The data below holds a line containing "---- The finished" and a line containing "record = json.load(file)"; please quote exactly those two lines and every line between them, and nothing else.

3D code data:
● ● ● ● ● ● ●
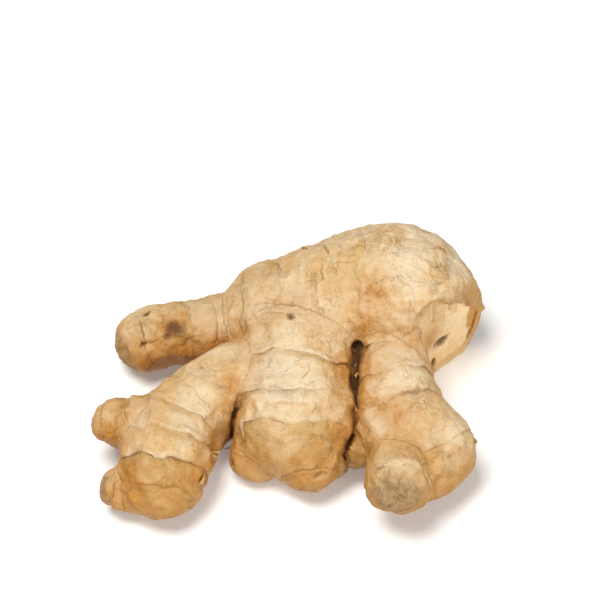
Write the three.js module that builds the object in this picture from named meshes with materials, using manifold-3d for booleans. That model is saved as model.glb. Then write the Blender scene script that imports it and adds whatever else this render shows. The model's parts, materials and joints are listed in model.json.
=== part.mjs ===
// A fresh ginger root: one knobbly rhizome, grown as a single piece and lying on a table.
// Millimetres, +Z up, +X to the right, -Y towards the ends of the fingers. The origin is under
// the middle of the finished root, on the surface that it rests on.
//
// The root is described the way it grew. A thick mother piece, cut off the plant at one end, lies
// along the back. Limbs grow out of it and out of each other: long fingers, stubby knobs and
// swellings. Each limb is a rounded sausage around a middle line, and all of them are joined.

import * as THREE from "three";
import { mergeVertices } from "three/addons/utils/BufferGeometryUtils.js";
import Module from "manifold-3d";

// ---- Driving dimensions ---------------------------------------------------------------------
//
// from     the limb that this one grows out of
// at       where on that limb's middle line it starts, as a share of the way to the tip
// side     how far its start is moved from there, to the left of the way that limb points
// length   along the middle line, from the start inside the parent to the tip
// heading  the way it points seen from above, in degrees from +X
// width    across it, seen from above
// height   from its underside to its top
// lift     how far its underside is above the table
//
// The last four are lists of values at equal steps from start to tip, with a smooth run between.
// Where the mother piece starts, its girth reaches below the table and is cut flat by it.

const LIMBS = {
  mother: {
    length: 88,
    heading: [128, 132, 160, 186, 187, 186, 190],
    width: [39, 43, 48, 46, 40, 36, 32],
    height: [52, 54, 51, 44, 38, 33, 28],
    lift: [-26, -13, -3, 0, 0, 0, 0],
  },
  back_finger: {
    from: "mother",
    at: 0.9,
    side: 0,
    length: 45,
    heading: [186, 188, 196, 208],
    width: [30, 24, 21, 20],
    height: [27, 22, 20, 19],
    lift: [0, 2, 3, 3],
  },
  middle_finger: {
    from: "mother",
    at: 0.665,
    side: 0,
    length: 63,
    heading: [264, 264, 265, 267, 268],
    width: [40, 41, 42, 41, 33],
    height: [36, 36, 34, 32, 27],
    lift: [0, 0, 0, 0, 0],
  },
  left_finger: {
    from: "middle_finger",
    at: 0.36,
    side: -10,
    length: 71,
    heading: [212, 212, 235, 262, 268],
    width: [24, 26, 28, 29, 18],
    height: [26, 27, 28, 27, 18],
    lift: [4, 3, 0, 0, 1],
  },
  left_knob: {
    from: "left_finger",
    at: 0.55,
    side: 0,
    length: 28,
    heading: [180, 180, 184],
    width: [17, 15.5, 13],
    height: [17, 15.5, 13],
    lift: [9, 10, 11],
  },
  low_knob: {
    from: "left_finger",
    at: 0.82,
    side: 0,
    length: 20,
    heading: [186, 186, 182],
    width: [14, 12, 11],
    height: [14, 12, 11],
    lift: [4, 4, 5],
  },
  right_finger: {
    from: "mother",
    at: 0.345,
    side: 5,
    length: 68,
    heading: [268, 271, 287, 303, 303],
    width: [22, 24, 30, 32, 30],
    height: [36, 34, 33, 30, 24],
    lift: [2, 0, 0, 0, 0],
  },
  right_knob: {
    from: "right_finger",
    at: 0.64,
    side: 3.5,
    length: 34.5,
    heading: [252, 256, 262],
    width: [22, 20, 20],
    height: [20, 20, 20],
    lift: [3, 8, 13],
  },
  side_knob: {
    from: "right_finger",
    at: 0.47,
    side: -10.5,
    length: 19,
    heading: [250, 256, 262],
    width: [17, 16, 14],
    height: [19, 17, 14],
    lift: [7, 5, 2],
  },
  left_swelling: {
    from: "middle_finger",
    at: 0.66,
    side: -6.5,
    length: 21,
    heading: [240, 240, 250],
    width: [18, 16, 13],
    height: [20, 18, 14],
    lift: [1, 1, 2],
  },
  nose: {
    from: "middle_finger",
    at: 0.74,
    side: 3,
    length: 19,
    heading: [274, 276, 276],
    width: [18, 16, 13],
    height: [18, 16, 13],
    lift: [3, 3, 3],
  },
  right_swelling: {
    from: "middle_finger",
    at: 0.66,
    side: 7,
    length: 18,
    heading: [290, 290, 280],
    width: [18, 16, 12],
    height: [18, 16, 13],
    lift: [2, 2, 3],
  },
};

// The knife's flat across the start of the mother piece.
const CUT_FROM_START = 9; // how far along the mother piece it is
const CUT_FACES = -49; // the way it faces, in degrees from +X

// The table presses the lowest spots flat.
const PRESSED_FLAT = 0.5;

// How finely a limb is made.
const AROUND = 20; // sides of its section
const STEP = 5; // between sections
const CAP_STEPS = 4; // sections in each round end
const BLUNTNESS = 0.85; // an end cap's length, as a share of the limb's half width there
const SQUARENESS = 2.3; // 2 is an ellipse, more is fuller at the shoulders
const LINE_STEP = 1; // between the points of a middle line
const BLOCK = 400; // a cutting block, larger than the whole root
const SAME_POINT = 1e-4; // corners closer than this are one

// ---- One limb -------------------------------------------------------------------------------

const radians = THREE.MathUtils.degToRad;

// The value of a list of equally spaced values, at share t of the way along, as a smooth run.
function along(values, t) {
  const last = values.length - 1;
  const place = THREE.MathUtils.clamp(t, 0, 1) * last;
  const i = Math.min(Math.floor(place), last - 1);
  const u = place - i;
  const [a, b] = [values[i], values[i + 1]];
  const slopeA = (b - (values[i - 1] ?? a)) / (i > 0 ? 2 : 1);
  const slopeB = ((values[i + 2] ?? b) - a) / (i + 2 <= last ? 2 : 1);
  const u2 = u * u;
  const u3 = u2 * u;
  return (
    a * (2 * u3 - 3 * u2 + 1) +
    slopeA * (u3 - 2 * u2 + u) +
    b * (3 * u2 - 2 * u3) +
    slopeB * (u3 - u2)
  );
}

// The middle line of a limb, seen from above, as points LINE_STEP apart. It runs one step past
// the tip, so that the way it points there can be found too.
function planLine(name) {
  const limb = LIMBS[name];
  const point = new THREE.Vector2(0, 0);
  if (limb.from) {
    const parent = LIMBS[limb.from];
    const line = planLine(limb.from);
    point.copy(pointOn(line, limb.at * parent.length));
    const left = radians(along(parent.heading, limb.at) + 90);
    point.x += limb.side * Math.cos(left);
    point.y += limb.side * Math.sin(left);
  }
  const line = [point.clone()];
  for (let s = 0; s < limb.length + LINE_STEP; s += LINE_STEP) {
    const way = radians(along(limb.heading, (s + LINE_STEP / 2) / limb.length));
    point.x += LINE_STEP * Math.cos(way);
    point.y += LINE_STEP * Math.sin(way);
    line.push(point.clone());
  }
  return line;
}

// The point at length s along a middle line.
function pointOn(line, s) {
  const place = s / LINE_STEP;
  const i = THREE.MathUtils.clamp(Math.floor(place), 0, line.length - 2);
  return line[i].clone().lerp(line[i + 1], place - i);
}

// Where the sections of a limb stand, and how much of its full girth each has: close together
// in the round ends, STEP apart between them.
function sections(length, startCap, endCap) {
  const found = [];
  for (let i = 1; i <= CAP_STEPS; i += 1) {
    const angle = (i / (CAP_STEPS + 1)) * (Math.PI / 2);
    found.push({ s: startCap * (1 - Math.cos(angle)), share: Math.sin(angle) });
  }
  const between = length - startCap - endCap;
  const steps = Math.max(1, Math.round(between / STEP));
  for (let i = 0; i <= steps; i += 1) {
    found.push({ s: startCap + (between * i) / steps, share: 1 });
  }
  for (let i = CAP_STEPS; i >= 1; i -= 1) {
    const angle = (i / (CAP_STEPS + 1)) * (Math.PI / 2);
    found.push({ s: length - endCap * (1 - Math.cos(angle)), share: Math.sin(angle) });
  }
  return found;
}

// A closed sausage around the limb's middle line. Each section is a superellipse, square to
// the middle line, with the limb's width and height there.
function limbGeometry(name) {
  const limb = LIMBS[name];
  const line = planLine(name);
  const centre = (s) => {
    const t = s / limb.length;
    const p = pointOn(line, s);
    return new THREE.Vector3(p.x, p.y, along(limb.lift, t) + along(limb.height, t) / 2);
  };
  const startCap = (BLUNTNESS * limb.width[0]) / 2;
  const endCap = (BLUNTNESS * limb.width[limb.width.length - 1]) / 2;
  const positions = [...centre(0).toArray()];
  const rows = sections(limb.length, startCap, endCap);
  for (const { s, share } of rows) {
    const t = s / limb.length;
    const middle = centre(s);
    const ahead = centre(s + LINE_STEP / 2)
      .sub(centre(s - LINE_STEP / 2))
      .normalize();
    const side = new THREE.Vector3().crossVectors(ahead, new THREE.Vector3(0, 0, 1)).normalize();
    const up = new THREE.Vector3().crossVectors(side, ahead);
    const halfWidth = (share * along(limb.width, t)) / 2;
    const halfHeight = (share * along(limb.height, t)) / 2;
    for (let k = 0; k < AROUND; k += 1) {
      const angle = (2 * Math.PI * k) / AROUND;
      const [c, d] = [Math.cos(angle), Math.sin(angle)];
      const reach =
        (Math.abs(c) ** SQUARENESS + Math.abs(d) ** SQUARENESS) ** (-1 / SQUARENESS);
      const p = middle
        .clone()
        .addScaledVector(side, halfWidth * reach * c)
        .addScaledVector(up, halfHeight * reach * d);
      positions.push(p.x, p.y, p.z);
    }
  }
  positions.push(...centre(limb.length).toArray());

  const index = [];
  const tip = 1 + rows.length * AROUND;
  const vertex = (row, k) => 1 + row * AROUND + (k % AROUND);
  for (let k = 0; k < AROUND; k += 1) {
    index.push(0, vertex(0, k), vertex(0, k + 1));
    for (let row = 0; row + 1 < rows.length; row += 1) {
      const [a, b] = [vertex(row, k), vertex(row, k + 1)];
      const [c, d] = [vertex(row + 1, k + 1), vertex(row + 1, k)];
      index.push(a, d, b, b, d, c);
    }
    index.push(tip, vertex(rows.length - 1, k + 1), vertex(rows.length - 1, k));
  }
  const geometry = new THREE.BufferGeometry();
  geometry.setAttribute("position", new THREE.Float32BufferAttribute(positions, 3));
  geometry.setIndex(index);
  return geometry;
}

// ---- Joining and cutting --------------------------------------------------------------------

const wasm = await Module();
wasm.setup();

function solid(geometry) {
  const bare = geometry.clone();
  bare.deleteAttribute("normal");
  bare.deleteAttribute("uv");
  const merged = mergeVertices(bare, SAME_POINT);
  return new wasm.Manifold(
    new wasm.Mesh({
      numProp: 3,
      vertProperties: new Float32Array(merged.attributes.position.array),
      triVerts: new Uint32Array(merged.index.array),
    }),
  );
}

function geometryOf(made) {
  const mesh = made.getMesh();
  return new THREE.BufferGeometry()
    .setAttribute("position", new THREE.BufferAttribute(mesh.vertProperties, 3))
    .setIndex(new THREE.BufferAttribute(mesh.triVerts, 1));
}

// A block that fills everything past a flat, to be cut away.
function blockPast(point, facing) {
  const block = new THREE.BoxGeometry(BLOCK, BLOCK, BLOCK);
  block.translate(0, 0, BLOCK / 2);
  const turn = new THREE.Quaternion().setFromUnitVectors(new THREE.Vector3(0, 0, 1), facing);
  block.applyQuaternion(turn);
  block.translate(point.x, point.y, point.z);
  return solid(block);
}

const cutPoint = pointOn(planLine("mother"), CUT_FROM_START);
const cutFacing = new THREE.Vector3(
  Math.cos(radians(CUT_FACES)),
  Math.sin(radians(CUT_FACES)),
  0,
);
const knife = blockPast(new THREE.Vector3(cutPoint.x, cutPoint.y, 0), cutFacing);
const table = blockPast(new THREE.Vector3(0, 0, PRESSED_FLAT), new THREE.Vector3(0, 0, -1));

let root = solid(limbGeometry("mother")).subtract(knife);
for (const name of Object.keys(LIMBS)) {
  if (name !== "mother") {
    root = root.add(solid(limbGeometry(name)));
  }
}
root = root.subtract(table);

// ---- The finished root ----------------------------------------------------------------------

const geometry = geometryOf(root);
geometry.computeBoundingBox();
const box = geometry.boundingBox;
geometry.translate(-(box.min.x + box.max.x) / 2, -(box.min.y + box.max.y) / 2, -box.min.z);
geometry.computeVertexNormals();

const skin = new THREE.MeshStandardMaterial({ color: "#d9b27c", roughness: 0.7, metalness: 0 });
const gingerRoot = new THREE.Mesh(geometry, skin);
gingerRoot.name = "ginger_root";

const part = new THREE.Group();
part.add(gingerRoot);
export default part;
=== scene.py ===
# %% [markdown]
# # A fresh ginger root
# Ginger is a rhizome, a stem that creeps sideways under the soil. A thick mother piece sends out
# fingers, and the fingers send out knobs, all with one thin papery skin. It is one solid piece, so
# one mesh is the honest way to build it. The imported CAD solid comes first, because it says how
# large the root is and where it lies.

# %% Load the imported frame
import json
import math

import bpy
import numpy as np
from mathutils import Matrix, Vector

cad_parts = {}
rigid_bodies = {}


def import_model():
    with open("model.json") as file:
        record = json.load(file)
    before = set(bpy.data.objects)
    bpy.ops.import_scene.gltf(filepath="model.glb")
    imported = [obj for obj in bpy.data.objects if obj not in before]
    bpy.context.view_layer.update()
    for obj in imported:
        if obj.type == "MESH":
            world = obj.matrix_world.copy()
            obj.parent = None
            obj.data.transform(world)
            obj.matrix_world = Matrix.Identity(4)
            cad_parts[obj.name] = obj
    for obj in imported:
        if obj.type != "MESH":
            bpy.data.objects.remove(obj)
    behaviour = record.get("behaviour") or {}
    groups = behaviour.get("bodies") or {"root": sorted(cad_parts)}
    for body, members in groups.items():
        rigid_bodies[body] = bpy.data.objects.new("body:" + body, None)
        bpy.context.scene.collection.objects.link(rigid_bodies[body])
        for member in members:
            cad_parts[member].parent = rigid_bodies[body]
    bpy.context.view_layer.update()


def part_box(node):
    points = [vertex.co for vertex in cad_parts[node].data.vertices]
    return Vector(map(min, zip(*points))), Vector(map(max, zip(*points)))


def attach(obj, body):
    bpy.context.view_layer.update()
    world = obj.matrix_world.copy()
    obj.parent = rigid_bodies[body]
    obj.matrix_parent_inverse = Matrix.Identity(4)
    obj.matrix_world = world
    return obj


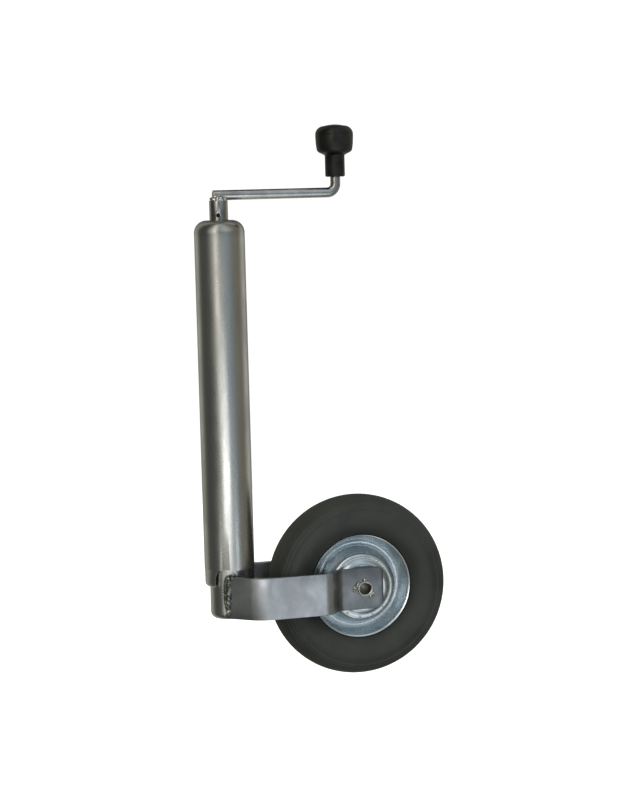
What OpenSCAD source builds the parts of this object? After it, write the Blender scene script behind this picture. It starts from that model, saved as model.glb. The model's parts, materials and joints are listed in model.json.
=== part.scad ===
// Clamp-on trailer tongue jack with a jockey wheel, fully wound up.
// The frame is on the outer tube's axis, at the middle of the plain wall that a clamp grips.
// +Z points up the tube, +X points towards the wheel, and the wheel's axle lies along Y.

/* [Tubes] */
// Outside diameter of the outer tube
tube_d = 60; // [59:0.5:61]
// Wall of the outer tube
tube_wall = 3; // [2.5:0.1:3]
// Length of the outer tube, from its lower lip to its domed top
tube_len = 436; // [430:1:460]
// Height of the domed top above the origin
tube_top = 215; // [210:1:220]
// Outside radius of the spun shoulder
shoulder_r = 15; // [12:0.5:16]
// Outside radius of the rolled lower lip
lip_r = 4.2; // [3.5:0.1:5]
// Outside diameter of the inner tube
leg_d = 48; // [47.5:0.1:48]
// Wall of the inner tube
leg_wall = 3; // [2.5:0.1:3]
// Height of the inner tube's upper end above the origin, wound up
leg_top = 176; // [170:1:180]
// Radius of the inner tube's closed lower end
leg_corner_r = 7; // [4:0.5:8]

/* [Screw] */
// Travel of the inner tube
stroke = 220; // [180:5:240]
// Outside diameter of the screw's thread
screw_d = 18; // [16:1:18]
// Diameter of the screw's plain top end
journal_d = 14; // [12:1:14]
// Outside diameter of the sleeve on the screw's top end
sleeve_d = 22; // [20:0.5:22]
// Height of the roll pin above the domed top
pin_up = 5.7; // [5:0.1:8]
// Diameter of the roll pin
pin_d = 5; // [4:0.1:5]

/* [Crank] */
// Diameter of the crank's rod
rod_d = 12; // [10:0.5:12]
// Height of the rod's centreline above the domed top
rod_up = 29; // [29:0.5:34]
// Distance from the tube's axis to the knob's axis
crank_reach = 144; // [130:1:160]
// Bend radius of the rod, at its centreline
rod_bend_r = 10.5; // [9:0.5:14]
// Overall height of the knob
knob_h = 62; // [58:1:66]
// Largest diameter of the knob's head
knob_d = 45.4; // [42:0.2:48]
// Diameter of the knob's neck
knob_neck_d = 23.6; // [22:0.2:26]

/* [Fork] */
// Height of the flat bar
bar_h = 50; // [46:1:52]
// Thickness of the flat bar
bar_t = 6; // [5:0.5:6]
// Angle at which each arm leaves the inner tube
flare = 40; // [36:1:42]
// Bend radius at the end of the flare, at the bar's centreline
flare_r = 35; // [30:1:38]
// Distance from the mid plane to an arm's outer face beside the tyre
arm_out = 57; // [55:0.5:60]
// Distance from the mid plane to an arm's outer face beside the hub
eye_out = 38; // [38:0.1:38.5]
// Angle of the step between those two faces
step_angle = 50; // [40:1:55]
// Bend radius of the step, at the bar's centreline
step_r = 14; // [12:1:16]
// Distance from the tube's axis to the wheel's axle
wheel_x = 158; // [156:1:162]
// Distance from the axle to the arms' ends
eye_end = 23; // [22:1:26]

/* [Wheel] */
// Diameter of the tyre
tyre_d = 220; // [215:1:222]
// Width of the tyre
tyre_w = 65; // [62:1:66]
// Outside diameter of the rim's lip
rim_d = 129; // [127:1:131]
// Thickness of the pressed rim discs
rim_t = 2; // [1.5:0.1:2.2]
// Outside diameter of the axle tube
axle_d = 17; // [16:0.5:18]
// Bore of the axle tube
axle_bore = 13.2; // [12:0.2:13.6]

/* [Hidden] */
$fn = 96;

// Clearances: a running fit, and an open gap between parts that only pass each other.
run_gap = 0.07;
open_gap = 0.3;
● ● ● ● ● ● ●
RESULT OF THIS TASK:
// ---- The finished root ----------------------------------------------------------------------

const geometry = geometryOf(root);
geometry.computeBoundingBox();
const box = geometry.boundingBox;
geometry.translate(-(box.min.x + box.max.x) / 2, -(box.min.y + box.max.y) / 2, -box.min.z);
geometry.computeVertexNormals();

const skin = new THREE.MeshStandardMaterial({ color: "#d9b27c", roughness: 0.7, metalness: 0 });
const gingerRoot = new THREE.Mesh(geometry, skin);
gingerRoot.name = "ginger_root";

const part = new THREE.Group();
part.add(gingerRoot);
export default part;
=== scene.py ===
# %% [markdown]
# # A fresh ginger root
# Ginger is a rhizome, a stem that creeps sideways under the soil. A thick mother piece sends out
# fingers, and the fingers send out knobs, all with one thin papery skin. It is one solid piece, so
# one mesh is the honest way to build it. The imported CAD solid comes first, because it says how
# large the root is and where it lies.

# %% Load the imported frame
import json
import math

import bpy
import numpy as np
from mathutils import Matrix, Vector

cad_parts = {}
rigid_bodies = {}


def import_model():
    with open("model.json") as file:
        record = json.load(file)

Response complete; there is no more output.